A Linux kernel defconfig has all required features for running on the Arty S7 board, and this patch should be applied to the kernel source to enable the Xilinx interrupt controller for RISC-V platforms.
To build an FPGA image for the Arty S7 (tested with Vivado 2021.2):
cd _build/fpga/xilinx
vivado -mode tcl -source ../../../fpga/xilinx/rxv-arty.tcl
vivado -mode tcl -source ../../../fpga/xilinx/program.tcl
and optionally use flash.tcl to program the configuration memory on the board. The bootrom will look for a bootable FAT16 filesystem on the SD card (<32MB) with OPENSBI.BIN containing the fw_jump.bin from the OpenSBI build and the Linux kernel (arch/riscv/boot/Image) as IMAGE.BIN. The second partition on the SD card should be an ext4 filesystem with an rv32ima Linux installation. The micro SD PMOD should be installed in connector JC.
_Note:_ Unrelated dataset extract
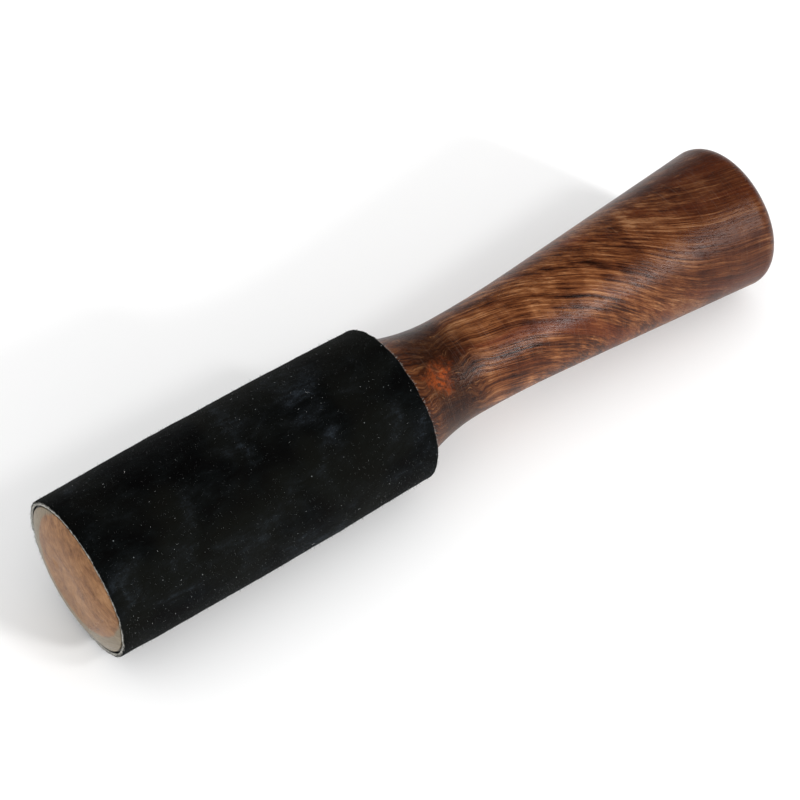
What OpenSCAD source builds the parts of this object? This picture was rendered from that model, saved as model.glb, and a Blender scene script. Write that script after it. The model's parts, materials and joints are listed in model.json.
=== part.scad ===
// Singing-bowl mallet: one turned wooden body whose head is wrapped in glued suede.
// It lies as it does on a table: head towards -X, butt towards +X, Z = 0 under it.
// Axial places below are measured from the suede's end beside the crown, towards the butt.

/* [Head] */
// Diameter over the suede at the middle of the head
head_d = 38; // [30:0.5:60]
// Length of the suede wrap along the axis
wrap_l = 80.5; // [60:0.5:120]
// How much smaller the head's radius is at the wrap's ends than at its middle
head_swell = 0.5; // [0.2:0.1:1.5]

/* [Suede] */
// Thickness of the suede
suede_t = 1.2; // [0.8:0.1:2.5]
// Rounding of the suede's cut edges
suede_edge_r = 0.5; // [0.2:0.1:0.7]
// Gap where the two ends of the suede strip meet
seam_gap = 0.4; // [0.2:0.1:1]
// Direction of that seam around the axis, from +Y towards +Z
seam_angle = -20; // [-180:5:180]

/* [Glue] */
// Thickness of the glue under the suede
glue_t = 0.25; // [0.1:0.05:0.5]
// How far the glue stays inside the suede's two ends
glue_setback = 0.5; // [0.2:0.1:2]

/* [Crown] */
// Diameter of the flat in the middle of the crown
crown_flat_d = 15; // [6:1:18]
// Radius of the arc that rounds the crown off to its edge
crown_r = 24; // [18:1:40]
// Angle at which that arc leaves the flat
crown_break = 2; // [1:0.5:5]

/* [Handle] */
// Length of the handle, from the suede to the butt
handle_l = 100; // [80:1:160]
// Diameter at the neck, the thinnest place
neck_d = 23.8; // [20:0.2:26]
// Distance from the suede to the neck
neck_dist = 18; // [12:1:24]
// Radius of the cove between head and neck
cove_r = 48; // [40:1:80]
// Radius of the sweep from the neck into the straight flare
sweep_r = 270; // [100:10:400]
// Largest diameter, at the butt
butt_d = 35; // [30:0.5:44]
// Rounding of the butt's edge
butt_edge_r = 4; // [1:0.5:7]

/* [Hidden] */

round_fn = 180;  // segments of a full turn, and of a small circle
arc_fn = 1440;   // segments of the large circles that shape the long curves
cut_past = 1;    // how far a cut runs past what it cuts

// Head: every layer shares the centre of one long arc, so the layers keep their thickness.
head_mid = wrap_l / 2;
swell_r = (head_mid * head_mid + head_swell * head_swell) / (2 * head_swell);
swell_centre = head_d / 2 - swell_r;
core_depth = suede_t + glue_t;
core_end_r = layer_r(core_depth, 0);

// Suede ends: a small circle that touches the end and meets the long arc at a slight angle
suede_edge_break = 15;
suede_edge_centre = layer_r(0, suede_edge_r) - suede_edge_r * cos(suede_edge_break);

// Crown: an arc that leaves the flat at a slight angle and ends on the core's end.
crown_flat_r = crown_flat_d / 2;
crown_centre = crown_flat_r - crown_r * sin(crown_break);
crown_centre_at = sqrt(pow(crown_r, 2) - pow(core_end_r - crown_centre, 2));
crown_h = crown_r * cos(crown_break) - crown_centre_at;

// Handle: a straight flare that touches both the sweep's circle and the butt's edge circle.
neck_r = neck_d / 2;
neck_at = wrap_l + neck_dist;
butt_at = wrap_l + handle_l;
edge_at = butt_at - butt_edge_r;
edge_centre = butt_d / 2 - butt_edge_r;
sweep_to_edge = [edge_at - neck_at, edge_centre - neck_r - sweep_r];
flare_angle = atan2(sweep_to_edge[1], sweep_to_edge[0])
    + asin((sweep_r + butt_edge_r) / norm(sweep_to_edge));
flare_at = neck_at + sweep_r * sin(flare_angle);
flare_end_at = edge_at - butt_edge_r * sin(flare_angle);
flare_end_r = edge_centre + butt_edge_r * cos(flare_angle);
flare_root_r = flare_end_r - (flare_end_at - neck_at) * tan(flare_angle);

// Rest: head and butt both touch the table, so the axis leans down towards the thinner one.
// The head touches with its long arc, or past the arc's end with the suede's edge there.
// Each spot is a circle of the profile: its place on the axis, its centre's radius, its radius.
arc_end_lean = asin(head_mid / swell_r);
arc_spot = [head_mid, swell_centre, swell_r];
far_spot = [wrap_l - suede_edge_r, suede_edge_centre, suede_edge_r];
near_spot = [suede_edge_r, suede_edge_centre, suede_edge_r];
rest_spot = lean_on(far_spot) > arc_end_lean ? far_spot
    : lean_on(near_spot) < -arc_end_lean ? near_spot : arc_spot;
rest_lean = lean_on(rest_spot);
rest_lift = rest_spot[2] + rest_spot[0] * sin(rest_lean) + rest_spot[1] * cos(rest_lean);

// Ends of the laid mallet along X: the crown's flat or its arc, and the butt's edge
x_flat = -crown_h * cos(rest_lean) - crown_flat_r * abs(sin(rest_lean));
x_arc = crown_centre_at * cos(rest_lean) - crown_centre * abs(sin(rest_lean)) - crown_r;
x_low = abs(rest_lean) < crown_break ? x_flat : x_arc;
x_high = edge_at * cos(rest_lean) + edge_centre * abs(sin(rest_lean)) + butt_edge_r;

// Lean of the axis when the mallet rests on such a spot and on the butt's edge
function lean_on(spot) =
    asin((spot[2] - butt_edge_r) / norm([edge_at - spot[0], edge_centre - spot[1]]))
    - atan2(edge_centre - spot[1], edge_at - spot[0]);

// Radius of the head at a place on the axis, a given depth under the suede's surface
function layer_r(depth, at) =
    swell_centre + sqrt(pow(swell_r - depth, 2) - pow(at - head_mid, 2));

// Profiles are drawn with the radius along X and the place on the axis along Y.
module band(r, from, to) {
    translate([0, from]) square([r, to - from]);
}

module layer_profile(depth, from, to) {
    intersection() {
        band(head_d / 2, from, to);
        translate([swell_centre, head_mid]) circle(r = swell_r - depth, $fn = arc_fn);
    }
}

module head_profile() {
    intersection() {
        layer_profile(core_depth, -crown_h, wrap_l);
        union() {
            band(crown_centre, -crown_h, crown_centre_at);
            translate([crown_centre, crown_centre_at]) circle(r = crown_r, $fn = round_fn);
            band(head_d / 2, crown_centre_at, wrap_l);
        }
    }
}

// The cove and the sweep are each cut by a circle whose lowest point is the neck.
module neck_profile() {
    difference() {
        band(head_d / 2, wrap_l, neck_at);
        translate([neck_r + cove_r, neck_at]) circle(r = cove_r, $fn = arc_fn);
    }
    difference() {
        band(head_d / 2, neck_at, flare_at);
        translate([neck_r + sweep_r, neck_at]) circle(r = sweep_r, $fn = arc_fn);
    }
}

// The flare's line runs on inside the neck as far as its thinnest place, so the two overlap.
module flare_profile() {
    polygon([
        [0, neck_at],
        [flare_root_r, neck_at],
        [flare_end_r, flare_end_at],
        [edge_centre, butt_at],
        [0, butt_at]
    ]);
    translate([edge_centre, edge_at]) circle(r = butt_edge_r, $fn = round_fn);
}

// The middle of the wood runs through every section, so they stay one piece.
module middle_profile() {
    band(neck_r / 2, 0, edge_at);
}

module suede_profile() {
    difference() {
        intersection() {
            layer_profile(0, 0, wrap_l);
            union() {
                band(head_d / 2, suede_edge_r, wrap_l - suede_edge_r);
                band(suede_edge_centre, 0, wrap_l);
                for (at = [suede_edge_r, wrap_l - suede_edge_r])
                    translate([suede_edge_centre, at])
                        circle(r = suede_edge_r, $fn = round_fn);
            }
        }
        layer_profile(suede_t, -cut_past, wrap_l + cut_past);
    }
}

// Lays what stands along +Z from the origin on the table, head towards -X.
module laid() {
    translate([-(x_low + x_high) / 2, 0, rest_lift])
        rotate([0, 90 + rest_lean, 0]) children();
}

module turned() {
    rotate_extrude($fn = round_fn) children();
}

// Slot between the two ends of the suede strip
module seam_slot() {
    rotate([0, 0, 90 + seam_angle])
        translate([0, -seam_gap / 2, -cut_past])
            cube([head_d / 2 + cut_past, seam_gap, wrap_l + 2 * cut_past]);
}

module wood_body() {
    color([0.33, 0.16, 0.09])
        laid() turned() {
            head_profile();
            neck_profile();
            flare_profile();
            middle_profile();
        }
}

module glue_film() {
    color([0.16, 0.12, 0.08])
        laid() turned()
            difference() {
                layer_profile(suede_t, glue_setback, wrap_l - glue_setback);
                layer_profile(core_depth, 0, wrap_l);
            }
}

module suede_wrap() {
    color([0.06, 0.065, 0.07])
        laid()
            difference() {
                turned() suede_profile();
                seam_slot();
            }
}

wood_body();
glue_film();
suede_wrap();
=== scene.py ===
"""Looks of the singing-bowl mallet: a body turned from dark wood, with a suede wrap on its head.

Lengths are millimetres, as in the part, unless a comment says metres; Blender gets metres.
Axis frame: u runs along the mallet's axis from the suede's end beside the crown to the butt,
y is the world's Y, and h points up from the axis. Angles round the axis go from y towards h.
"""
import json
import math
import random

import bpy
from mathutils import Matrix, Vector, noise


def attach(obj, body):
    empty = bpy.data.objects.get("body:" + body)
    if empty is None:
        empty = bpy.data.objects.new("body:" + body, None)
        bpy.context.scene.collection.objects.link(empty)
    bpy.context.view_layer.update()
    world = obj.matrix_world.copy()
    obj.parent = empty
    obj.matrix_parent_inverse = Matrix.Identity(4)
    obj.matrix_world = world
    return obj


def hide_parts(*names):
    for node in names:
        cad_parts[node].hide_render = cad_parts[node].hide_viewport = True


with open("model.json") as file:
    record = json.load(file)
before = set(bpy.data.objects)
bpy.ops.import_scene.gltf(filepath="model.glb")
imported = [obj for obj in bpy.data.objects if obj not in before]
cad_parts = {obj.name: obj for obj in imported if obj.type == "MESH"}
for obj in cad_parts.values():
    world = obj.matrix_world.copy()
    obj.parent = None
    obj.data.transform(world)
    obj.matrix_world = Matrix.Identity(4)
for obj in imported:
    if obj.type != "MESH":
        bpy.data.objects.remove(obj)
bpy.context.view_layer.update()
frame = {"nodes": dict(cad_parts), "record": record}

MM = 0.001    # metres in a millimetre
TO_MM = 1000  # millimetres in a metre

# Sizes of the part
HEAD_D = 38.0
WRAP_L = 80.5
HEAD_SWELL = 0.5
SUEDE_T = 1.2
SUEDE_EDGE_R = 0.5
SEAM_GAP = 0.4
SEAM_ANGLE = math.radians(-20)
HANDLE_L = 100.0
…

The default Arty S7 configuration has:
- RXV Core
- 32KB 8-way set associated instruction cache
- 32KB 8-way set associated data cache
- 16-way fully associated instruction TLB
- 16-way fully associated data TLB
- MTIME reference at ~10MHz
- Separate AXI4 instruction+data busses
- Xilinx AXI interrupt controller
- Xilinx AXI 16550A UART
- Xilinx AXI SPI master with 1 chip select and 256 byte FIFO
- Xilinx AXI4 SmartConnect
- Xilinx AXI memory adapter connecting to the BootROM
The Arty Device Tree has the memory map for these components.